Insurance Can Make This Easier Than You Expect
Rear glass on a feature-rich SUV can feel like a daunting expense, but comprehensive coverage often applies to glass damage, and using it is usually more straightforward than owners assume. We help with the insurance side of the process: we work directly with your insurer and take care of the glass-side paperwork so the experience stays low-stress for you. If you're in Florida, your policy may include a no-deductible windshield benefit under comprehensive coverage, and we're glad to help you understand how your coverage applies to your situation.
Our goal is to make using your coverage easy, so you can focus on getting your Expedition back to normal rather than navigating forms. We'll walk you through what information is helpful, coordinate with your insurer, and keep things moving so the replacement happens promptly.

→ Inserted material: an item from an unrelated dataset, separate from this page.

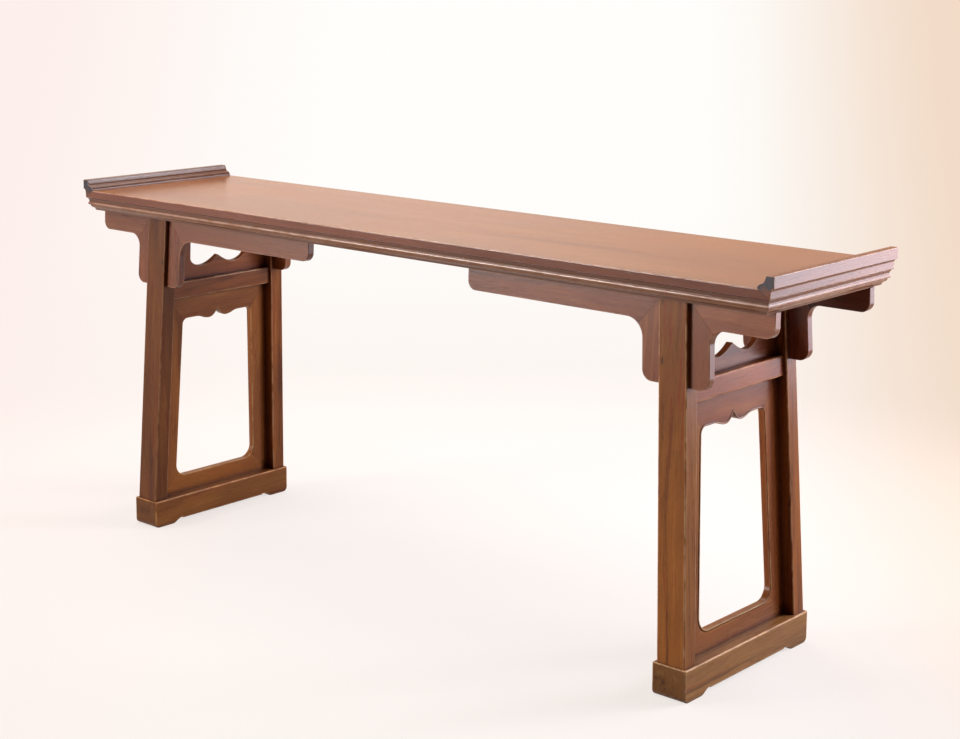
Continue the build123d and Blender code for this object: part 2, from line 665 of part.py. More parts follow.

The Bottom Line for Expedition Owners
If you're worried that your Ford Expedition's rear glass replacement is more complex than a standard job, you're right to take it seriously, and that's a good instinct. Between large wrap-around glass, integrated spoiler and wiper hardware, camera and antenna provisions, high-spec defrosters, and acoustic and privacy features, the rear of a modern full-size SUV mirrors many of the same challenges that make EV and luxury rear glass so demanding. The good news is that none of it is a problem when the correct, OEM-quality glass is sourced for your exact configuration and the work is handled by technicians who know these assemblies.
Done right, the result is a rear window that looks factory-correct, seals tightly, stays quiet, defrosts evenly, and keeps every connected feature working exactly as it should. That's the standard we bring to every Expedition we work on across Arizona and Florida, right at your driveway or wherever your vehicle is parked.